Jika seseorang dari Inggris berbicara dengan rekan bisnisnya dari Indonesia dengan Bahasa Inggris, mungkin akan terjadi kesulitan karena perbedaan pengucapan dan aksen. Sekelompok karyawan Toyota Jepang yang dipindahkan ke AS mengikuti kelas khusus untuk belajar mengatakan “jet yet?” yang berarti “did you eat yet?”  dan “cannahepya”  yang berarti ”can i help you?”.  Perbedaan dalam lafal, perubahan vokal, dan kosakata dapat menimbulkan masalah dalam komunikasi lintas budaya.
Apabila berhubungan dengan orang yang sama sekali tidak mengerti bahasa kita, ada tiga pilihan yang dapat dilakukan, yaitu mempelajari bahasa orang itu, menggunakan perantara atau penerjemah, atau mengajarkan mereka bahasa kita. Jika memiliki hubungan bisnis jangka panjang dengan orang dari budaya lain, mempelajari bahasa dan budaya mereka akan lebih bermanfaat.
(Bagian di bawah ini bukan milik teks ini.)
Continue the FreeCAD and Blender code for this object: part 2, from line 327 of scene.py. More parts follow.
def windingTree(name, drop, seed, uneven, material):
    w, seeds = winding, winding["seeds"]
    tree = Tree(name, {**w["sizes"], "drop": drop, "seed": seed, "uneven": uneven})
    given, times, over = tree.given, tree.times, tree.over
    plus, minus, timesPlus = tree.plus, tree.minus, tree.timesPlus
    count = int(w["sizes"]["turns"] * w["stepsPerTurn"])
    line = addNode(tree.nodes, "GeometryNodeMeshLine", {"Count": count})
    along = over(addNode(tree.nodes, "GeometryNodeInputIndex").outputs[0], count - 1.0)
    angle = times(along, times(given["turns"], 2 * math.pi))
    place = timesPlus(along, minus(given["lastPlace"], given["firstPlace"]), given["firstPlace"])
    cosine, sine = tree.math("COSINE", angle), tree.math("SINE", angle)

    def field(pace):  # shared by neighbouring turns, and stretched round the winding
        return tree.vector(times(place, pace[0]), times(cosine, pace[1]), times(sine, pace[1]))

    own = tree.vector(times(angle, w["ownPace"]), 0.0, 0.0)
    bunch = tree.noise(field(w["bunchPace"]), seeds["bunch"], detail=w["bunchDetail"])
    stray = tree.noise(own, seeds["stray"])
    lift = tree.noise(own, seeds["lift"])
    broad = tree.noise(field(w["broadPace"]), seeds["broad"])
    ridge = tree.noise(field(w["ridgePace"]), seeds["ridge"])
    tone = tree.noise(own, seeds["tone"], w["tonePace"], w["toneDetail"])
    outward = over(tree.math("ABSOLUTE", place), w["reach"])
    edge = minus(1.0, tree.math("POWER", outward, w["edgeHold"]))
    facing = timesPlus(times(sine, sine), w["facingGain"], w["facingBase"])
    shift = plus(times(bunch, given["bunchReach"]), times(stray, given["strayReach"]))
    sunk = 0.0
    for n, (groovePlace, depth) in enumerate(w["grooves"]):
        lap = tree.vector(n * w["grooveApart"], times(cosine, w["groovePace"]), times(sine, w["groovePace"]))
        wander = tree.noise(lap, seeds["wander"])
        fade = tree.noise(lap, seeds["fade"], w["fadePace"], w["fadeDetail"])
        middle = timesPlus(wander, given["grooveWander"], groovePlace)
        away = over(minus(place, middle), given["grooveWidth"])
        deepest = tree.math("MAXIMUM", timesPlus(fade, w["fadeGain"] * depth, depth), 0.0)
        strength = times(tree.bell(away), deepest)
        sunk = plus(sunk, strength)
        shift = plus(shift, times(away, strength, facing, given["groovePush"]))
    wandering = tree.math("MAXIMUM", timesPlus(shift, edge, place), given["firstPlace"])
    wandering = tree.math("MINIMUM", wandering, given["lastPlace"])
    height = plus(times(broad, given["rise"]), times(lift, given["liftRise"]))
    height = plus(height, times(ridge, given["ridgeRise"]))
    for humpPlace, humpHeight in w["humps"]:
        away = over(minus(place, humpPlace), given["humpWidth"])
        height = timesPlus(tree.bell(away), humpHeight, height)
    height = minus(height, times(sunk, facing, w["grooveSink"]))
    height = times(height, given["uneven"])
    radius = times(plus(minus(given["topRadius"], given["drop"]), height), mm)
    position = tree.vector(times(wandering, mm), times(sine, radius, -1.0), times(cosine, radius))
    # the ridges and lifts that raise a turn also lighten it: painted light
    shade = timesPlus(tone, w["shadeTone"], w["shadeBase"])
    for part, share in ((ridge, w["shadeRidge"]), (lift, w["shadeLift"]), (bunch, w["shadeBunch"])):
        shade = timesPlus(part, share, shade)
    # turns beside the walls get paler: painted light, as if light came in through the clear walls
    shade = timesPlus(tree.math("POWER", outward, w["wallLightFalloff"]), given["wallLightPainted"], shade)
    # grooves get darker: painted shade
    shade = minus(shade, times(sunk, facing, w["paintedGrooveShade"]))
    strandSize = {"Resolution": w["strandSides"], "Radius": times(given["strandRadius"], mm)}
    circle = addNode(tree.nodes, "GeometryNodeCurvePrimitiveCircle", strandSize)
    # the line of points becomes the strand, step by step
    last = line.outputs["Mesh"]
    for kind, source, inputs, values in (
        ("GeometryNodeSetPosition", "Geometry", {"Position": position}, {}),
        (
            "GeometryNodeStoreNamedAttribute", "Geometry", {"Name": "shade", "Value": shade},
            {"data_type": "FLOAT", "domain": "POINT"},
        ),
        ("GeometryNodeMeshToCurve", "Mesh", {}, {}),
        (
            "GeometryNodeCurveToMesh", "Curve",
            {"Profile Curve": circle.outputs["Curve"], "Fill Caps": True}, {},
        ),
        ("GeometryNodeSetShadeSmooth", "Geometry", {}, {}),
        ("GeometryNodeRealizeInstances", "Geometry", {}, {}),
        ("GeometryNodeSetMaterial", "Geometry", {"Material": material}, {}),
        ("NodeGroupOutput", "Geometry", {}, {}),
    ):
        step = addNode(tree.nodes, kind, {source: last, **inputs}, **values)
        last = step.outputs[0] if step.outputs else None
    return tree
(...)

MENGHADAPI REAKSI ETNOSENTRIS
Etnosentrisme adalah kecendrungan untuk menilai semua kelompok lain menurut standar, tingkah laku, dan tradisi kelomppok sendiri serta memandang kelompok lain lebih rendah (Boove dan Thill 2003:78). Untuk menghindari reaksi etnosentris, dapat dipergunakan beberapa cara berikut (Haryani, 2001:69) :
1)      Menerapkan asas kesamaan
Tidak ada budaya inferior dan tidak ada budaya superior. Selain itu, tidak ada budaya yang salah dan tidak ada budaya yang paling benar. Pelaku komunikasi harus menghargai budaya dari pihak lain dan menerapkan budaya sendiri untuk kelompok sendiri.
2)      Menerapkan kaidah emas
Kaidah emas adalah memperlakukan orang lain sebagaimana kita ingin diperlakukan. Cara itu relatif mudah dilakukan karena tidak perlu dilakukan pemahaman terhdap nilai-nilai yang dianut orang lain.
3)      Menerapkan kaidah timah
Kaidah timah adalah memperlakukan orang lain sebagaimana mereka memperlakukan diri mereka sendiri. Caara itu relatif lebih sulit dari kaidah emas karena harus memahami nilai-nilai yang dianut oleh orang lain.